São dois momentos diferentes no todo existencial que tudo engloba. No tempo
interior o “eu” escolhe e decide, exerce o livre arbítrio, imprimindo colorido
estético e ético nas escolhas pessoais. As virtudes decantadas do idoso são
ecos espirituais desta experiência. Atentando para a (in)dissociabilidade
destes dois momentos não se pode deixar de reconhecer a intersecção da
imanência cósmica e da transcendência absoluta na intimidade subjetiva de cada
homem. Por conta disso o sujeito consciente reflexivo assiste do seu presente
eterno (atemporal em relação ao fluxo do tempo cósmico) ao envelhecimento do
servomecanismo biológico. O pensamento místico associa este referencial imóvel
à presença misteriosa do Espírito incriado (objeto de fé) que habita todas as
criaturas. Mas ao negar a perspectiva da atemporalidade, ou ignorando-a, o ser
humano reduz-se ao servomecanismo através do qual se manifesta a consciência...
e se descobre inexoravelmente tragado pela voragem do tempo físico, esmagado
pela finitude intransponível! Então, assim massacrado pela fragilidade do corpo
naturalmente sujeito ao envelhecimento e à morte, o homem diz que o tempo é
injusto. Tem uma intuição confusa da eternidade do espírito... e, participando existencialmente
das dimensões espiritual e cósmica sente dificuldade de contornar a tirania da
contingência muito mais dolorosa sem a ligação com seu fundamento
transcendental. É necessário um esforço especulativo para distinguir, na
“própria carne” as duas dimensões. O espírito não envelhece com a matéria
evanescente na qual se manifesta. Por isso o homem pode observar o caminhar do
tempo cósmico no próprio corpo. O grande desafio da condição humana é a
elaboração da antinomia: finitude x desejo de permanecer no ser, que coloca o
indivíduo diante da aparente contradição entre a eternidade e o tempo.

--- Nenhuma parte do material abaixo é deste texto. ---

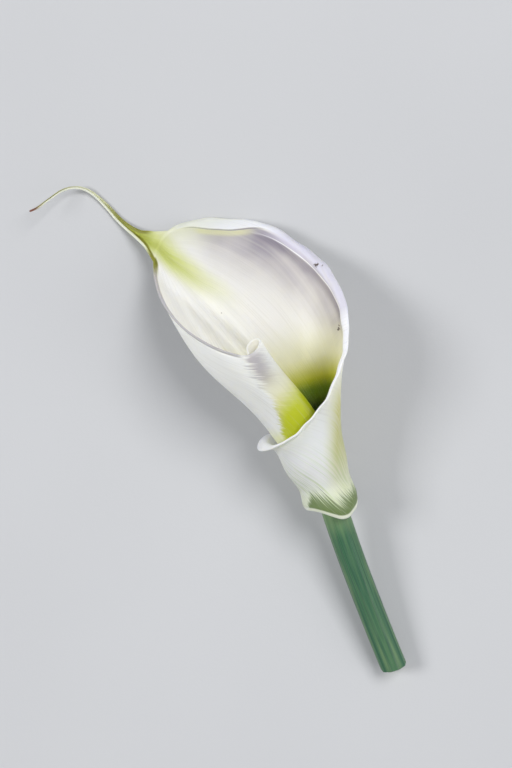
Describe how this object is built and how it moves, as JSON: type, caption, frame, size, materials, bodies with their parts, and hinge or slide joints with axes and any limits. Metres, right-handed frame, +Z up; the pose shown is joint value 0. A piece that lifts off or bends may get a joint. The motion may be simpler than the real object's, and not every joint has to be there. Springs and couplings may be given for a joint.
{
  "type": "calla lily flower",
  "caption": "Cut calla lily flower lying on its back: a white spathe rolled into a funnel with a long curled tail, round a yellow spadix, on a short green stalk.",
  "frame": {"origin": "on the ground, under the middle of the flower's bounding box", "axes": "+Z up with the flower lying on its back and its mouth upwards; +Y from the cut end of the stalk to the tip of the spathe; +X to the side the rolled rim sweeps round"},
  "size_m": [0.1146, 0.2394, 0.0563],
  "materials": {
    "spathe": "waxy petal tissue, cream white with yellow-green throat",
    "stalk": "smooth waxy green stalk",
    "spadix_foot": "fleshy pale green",
    "spadix_pollen": "powdery yellow"
  },
  "bodies": {
    "root": {"spathe": "spathe", "peduncle": "stalk", "spadix_female": "spadix_foot", "spadix_male": "spadix_pollen"}
  },
  "joints": []
}
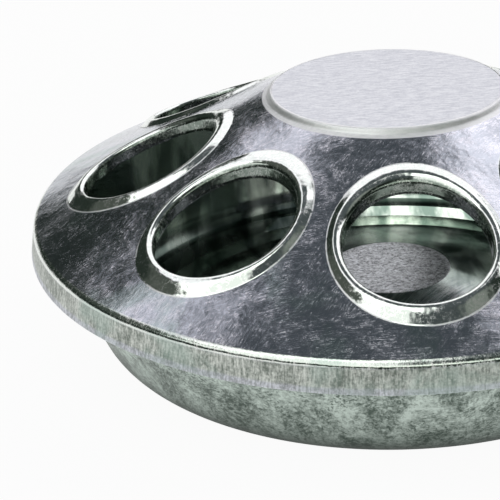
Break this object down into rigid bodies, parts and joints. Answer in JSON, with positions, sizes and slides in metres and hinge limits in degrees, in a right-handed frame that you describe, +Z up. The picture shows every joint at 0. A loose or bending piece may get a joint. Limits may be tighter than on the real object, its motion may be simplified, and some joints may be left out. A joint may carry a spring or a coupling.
{
  "type": "chick feeder",
  "caption": "Round sheet-steel feeder for chicks: a shallow pan under a sloping lift-off lid with lipped feeding holes round it.",
  "frame": {"origin": "middle of the pan's standing face, on the surface that the feeder stands on", "axes": "+Z up along the feeder's axis; -Y from the axis towards the middle of one feeding hole"},
  "size_m": [0.2164, 0.2164, 0.0755],
  "materials": {
    "pan_steel": "galvanised, mottled spangle",
    "lid_steel": "galvanised, drawn bright with fine scratches"
  },
  "bodies": {
    "pan": {"pan": "pan_steel"},
    "lid": {"lid": "lid_steel"}
  },
  "joints": [
    {"name": "lid_lift", "type": "slide", "parent": "pan", "child": "lid", "axis": [0, 0, 1], "range_m": [0, 0.12]}
  ]
}
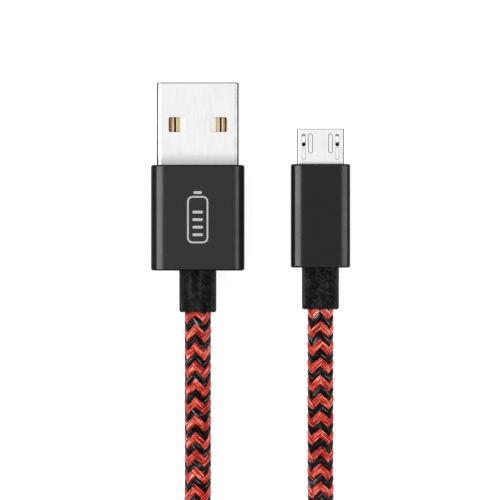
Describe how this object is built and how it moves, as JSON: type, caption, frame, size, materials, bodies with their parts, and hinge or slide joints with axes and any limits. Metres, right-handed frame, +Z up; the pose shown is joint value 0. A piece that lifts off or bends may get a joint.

Contradição aparente porque `só a eternidade é real, o tempo e tudo que dele
depende são ilusões´. Esta visão cosmogônica monista espiritualista, absurda
para o Agnóstico, foi a grande intuição da espiritualidade hinduísta, sete
séculos antes de Cristo. Nesta perspectiva a matéria é uma projeção virtual do
Espírito eterno... Ideia que não passa de pura fantasia, do ponto de vista
materialista. Por outro lado, tomando por base este mesmo ponto de vista
materialista que nega qualquer transcendência não se pode dar uma explicação
racional para a origem do universo e para a ordem implícita, progressiva, no
micro e no macrocosmo. A Física Quântica oferece um respaldo teórico à tese da
cosmogonia monista espiritualista ao afirmar que os “seres” são possibilidades
tornadas realidades por escolha da “consciência não localizada”, admitindo
desta forma uma causalidade descendente que, a partir de um Todo absoluto induz
a complexificação da matéria, ressuscitando o velho conceito da consciência
universal, correspondente ao Deus Criador. Impulsionado por uma curiosidade
insistente, absorto nestas cogitações, comecei pensar nas duas formas de
encarar o tempo e na impertinência de julgar justo ou injusto o tempo que marca
a idade do corpo. Na verdade, o tempo cósmico é um fenômeno que em si mesmo
nada tem de justo ou injusto, é um acontecimento natural. No tempo interno da
experiência subjetiva é que se manifesta a consciência pessoal reflexiva que
permite ao “eu” pensante fazer atribuições pessoais assumindo a
responsabilidade inerente. Então a existência ingênua se permite achar que o
tempo é injusto. Todavia esta atribuição não resiste a uma análise
fenomenológica transcendental. A justiça e a injustiça são produtos do julgamento
humano sob a forma de atribuições inspiradas por afetos gratuitos. Na verdade,
o tempo cósmico não é réu de julgamento, ele não tem autonomia decisiva, é
apenas o caminho de uma sequência de fenômenos que obedecem a uma ordem sobre a
qual não tem controle. Como tal não pode ser considerado justo ou injusto.
A destruição da beleza
de Brigite ao longo dos anos é inerente à sua contingência material. Não foi o
tempo que a envelheceu, mas a fugacidade da própria realidade biológica da qual
o “tempo cósmico” e o “espaço” são os fundamentos fenomenológicos.